— WHAT IS ASKED —
Collect each line containing "bodies".

** START GIVEN INFORMATION **

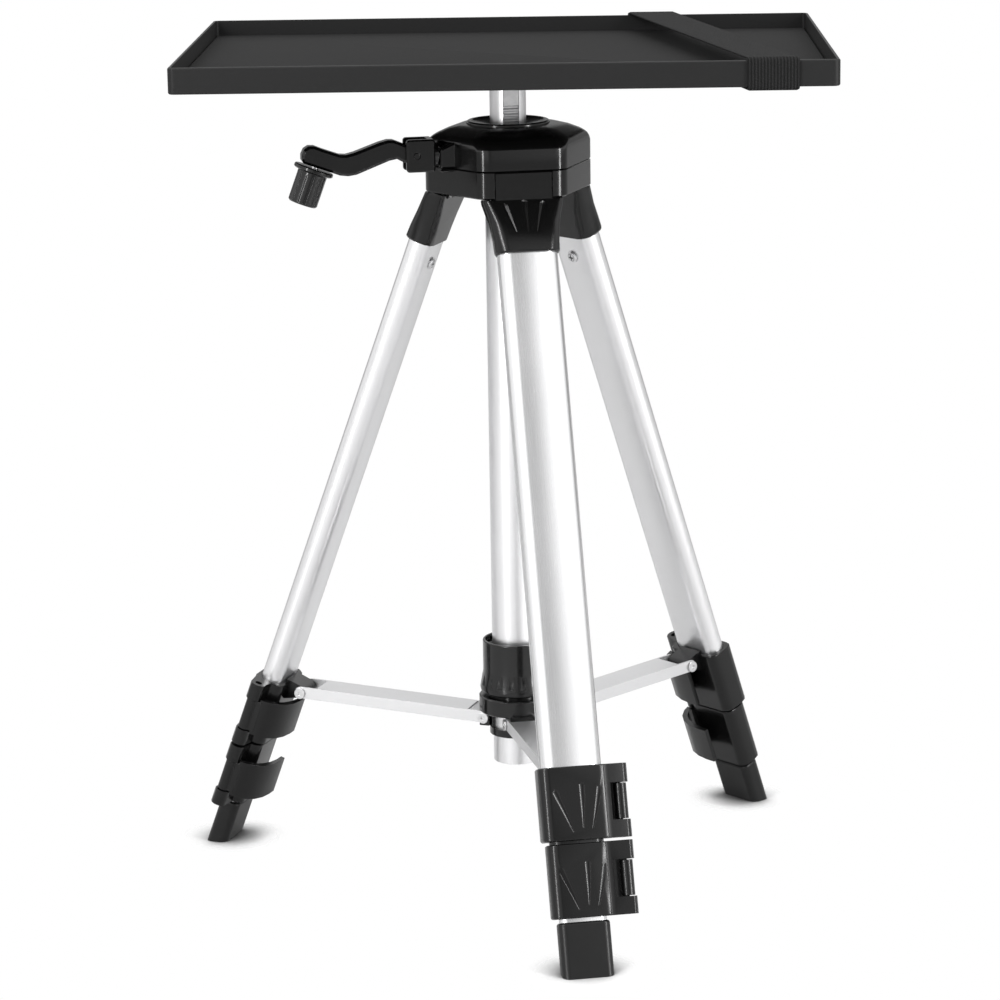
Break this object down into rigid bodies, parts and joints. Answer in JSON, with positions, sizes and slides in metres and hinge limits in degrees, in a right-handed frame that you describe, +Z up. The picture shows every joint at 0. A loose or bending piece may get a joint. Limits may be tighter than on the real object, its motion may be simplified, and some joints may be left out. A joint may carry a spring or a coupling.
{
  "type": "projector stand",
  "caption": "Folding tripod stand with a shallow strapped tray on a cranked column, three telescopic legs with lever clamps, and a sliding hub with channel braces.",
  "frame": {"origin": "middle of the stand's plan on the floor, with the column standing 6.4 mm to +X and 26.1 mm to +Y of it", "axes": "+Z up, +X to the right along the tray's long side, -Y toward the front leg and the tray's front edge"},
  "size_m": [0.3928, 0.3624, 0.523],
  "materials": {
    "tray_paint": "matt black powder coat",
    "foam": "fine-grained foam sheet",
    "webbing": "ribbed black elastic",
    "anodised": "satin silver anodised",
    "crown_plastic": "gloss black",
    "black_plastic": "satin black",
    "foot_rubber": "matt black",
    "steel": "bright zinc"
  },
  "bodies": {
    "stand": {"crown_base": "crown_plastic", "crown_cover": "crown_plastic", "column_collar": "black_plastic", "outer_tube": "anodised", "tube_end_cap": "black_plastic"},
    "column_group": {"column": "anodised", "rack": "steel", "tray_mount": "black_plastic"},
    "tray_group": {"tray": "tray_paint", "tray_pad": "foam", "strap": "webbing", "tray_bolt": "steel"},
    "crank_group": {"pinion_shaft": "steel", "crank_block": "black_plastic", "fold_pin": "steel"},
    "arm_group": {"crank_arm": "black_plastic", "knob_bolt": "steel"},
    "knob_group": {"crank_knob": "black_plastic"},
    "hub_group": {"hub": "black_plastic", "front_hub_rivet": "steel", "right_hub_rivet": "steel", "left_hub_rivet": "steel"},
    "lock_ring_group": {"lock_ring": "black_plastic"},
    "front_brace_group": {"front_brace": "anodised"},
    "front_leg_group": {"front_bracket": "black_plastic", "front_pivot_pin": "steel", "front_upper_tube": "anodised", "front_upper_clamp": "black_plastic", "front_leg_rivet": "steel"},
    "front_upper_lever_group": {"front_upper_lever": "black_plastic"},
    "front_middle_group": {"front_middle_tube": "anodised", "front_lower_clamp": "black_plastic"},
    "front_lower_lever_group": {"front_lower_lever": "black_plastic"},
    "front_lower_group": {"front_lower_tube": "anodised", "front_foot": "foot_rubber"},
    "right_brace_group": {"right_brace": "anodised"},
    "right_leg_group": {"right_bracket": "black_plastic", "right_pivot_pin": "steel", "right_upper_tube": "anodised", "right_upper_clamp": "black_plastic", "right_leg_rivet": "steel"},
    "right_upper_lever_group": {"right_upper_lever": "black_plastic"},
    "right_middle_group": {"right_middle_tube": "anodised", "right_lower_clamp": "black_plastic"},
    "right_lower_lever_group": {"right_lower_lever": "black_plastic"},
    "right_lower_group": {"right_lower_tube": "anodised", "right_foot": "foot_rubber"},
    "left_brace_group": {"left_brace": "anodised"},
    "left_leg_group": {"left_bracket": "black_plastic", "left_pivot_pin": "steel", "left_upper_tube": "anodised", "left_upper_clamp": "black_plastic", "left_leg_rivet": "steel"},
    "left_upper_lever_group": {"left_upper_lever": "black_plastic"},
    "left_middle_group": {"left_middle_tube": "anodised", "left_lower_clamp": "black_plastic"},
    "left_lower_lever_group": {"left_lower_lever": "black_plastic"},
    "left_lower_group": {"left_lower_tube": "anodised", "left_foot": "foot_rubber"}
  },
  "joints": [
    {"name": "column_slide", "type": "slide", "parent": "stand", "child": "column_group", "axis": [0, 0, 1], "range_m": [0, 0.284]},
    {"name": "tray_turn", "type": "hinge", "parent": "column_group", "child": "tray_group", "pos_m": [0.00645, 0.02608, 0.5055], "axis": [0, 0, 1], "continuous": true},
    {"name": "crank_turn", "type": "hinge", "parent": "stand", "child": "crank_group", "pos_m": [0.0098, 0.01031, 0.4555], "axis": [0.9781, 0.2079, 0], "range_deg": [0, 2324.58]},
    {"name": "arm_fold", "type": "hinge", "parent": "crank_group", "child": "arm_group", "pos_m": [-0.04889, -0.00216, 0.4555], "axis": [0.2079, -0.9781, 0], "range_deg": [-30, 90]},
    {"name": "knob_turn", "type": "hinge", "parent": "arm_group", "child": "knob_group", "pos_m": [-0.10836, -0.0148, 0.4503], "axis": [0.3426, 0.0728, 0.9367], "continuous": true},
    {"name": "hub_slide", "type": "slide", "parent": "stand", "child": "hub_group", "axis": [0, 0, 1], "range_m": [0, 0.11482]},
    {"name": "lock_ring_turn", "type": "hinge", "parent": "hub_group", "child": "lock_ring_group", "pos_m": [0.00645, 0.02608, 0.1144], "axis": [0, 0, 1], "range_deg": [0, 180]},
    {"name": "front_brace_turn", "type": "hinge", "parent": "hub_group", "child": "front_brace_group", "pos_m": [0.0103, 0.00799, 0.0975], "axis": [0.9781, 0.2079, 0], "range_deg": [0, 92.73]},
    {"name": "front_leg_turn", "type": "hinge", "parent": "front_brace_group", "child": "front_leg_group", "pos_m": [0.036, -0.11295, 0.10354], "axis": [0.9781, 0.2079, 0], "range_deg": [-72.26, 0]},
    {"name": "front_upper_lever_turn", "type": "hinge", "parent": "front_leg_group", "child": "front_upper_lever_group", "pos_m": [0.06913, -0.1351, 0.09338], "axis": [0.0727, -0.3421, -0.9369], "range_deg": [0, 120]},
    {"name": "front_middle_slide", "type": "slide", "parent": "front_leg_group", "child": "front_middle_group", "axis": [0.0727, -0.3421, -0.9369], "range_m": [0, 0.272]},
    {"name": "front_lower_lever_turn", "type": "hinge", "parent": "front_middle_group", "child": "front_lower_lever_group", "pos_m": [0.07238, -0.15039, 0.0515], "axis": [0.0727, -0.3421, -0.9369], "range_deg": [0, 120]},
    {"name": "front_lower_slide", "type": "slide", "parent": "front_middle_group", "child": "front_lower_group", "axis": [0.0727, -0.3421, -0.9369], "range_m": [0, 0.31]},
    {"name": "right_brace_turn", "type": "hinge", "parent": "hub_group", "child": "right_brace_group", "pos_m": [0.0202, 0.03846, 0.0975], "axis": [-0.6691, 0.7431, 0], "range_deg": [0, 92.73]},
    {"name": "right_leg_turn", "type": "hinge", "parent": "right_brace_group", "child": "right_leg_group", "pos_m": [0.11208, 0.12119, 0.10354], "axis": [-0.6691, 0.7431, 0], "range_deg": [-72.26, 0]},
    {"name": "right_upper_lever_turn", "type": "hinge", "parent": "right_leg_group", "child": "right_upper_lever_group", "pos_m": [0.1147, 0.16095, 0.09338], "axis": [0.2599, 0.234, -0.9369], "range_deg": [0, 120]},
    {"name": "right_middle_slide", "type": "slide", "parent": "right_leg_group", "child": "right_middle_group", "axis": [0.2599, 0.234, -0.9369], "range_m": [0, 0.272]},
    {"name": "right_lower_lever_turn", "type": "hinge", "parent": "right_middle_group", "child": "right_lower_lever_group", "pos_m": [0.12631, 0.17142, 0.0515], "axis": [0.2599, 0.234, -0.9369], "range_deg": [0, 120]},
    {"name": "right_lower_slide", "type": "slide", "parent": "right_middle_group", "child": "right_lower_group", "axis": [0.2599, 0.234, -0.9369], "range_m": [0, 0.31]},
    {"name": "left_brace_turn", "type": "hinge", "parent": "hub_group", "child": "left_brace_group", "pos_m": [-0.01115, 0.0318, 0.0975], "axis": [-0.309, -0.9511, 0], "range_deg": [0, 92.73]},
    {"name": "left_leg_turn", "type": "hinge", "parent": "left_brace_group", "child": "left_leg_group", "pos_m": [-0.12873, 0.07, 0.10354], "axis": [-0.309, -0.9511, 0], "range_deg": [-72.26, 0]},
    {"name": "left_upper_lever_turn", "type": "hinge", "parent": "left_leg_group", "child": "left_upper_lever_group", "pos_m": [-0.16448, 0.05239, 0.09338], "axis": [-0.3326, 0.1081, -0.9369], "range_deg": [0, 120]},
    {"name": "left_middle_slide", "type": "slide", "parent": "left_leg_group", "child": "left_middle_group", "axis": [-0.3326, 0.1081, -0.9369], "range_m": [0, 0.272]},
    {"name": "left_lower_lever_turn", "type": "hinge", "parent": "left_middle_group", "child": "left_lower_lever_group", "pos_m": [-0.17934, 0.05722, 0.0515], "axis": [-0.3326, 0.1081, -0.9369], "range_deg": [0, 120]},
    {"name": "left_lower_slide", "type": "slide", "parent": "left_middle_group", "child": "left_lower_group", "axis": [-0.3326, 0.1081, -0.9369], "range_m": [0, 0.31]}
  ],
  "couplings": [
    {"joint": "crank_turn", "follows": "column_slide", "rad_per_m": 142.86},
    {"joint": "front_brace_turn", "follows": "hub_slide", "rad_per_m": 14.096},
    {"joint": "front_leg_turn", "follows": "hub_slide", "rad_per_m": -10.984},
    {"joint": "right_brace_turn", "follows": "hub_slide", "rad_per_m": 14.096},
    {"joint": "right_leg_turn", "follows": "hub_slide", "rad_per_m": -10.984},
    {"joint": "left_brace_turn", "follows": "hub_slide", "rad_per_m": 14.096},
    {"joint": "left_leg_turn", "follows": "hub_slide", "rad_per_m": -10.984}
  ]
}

** END GIVEN INFORMATION **

— CORRECT ANSWER —
Break this object down into rigid bodies, parts and joints. Answer in JSON, with positions, sizes and slides in metres and hinge limits in degrees, in a right-handed frame that you describe, +Z up. The picture shows every joint at 0. A loose or bending piece may get a joint. Limits may be tighter than on the real object, its motion may be simplified, and some joints may be left out. A joint may carry a spring or a coupling.
  "bodies": {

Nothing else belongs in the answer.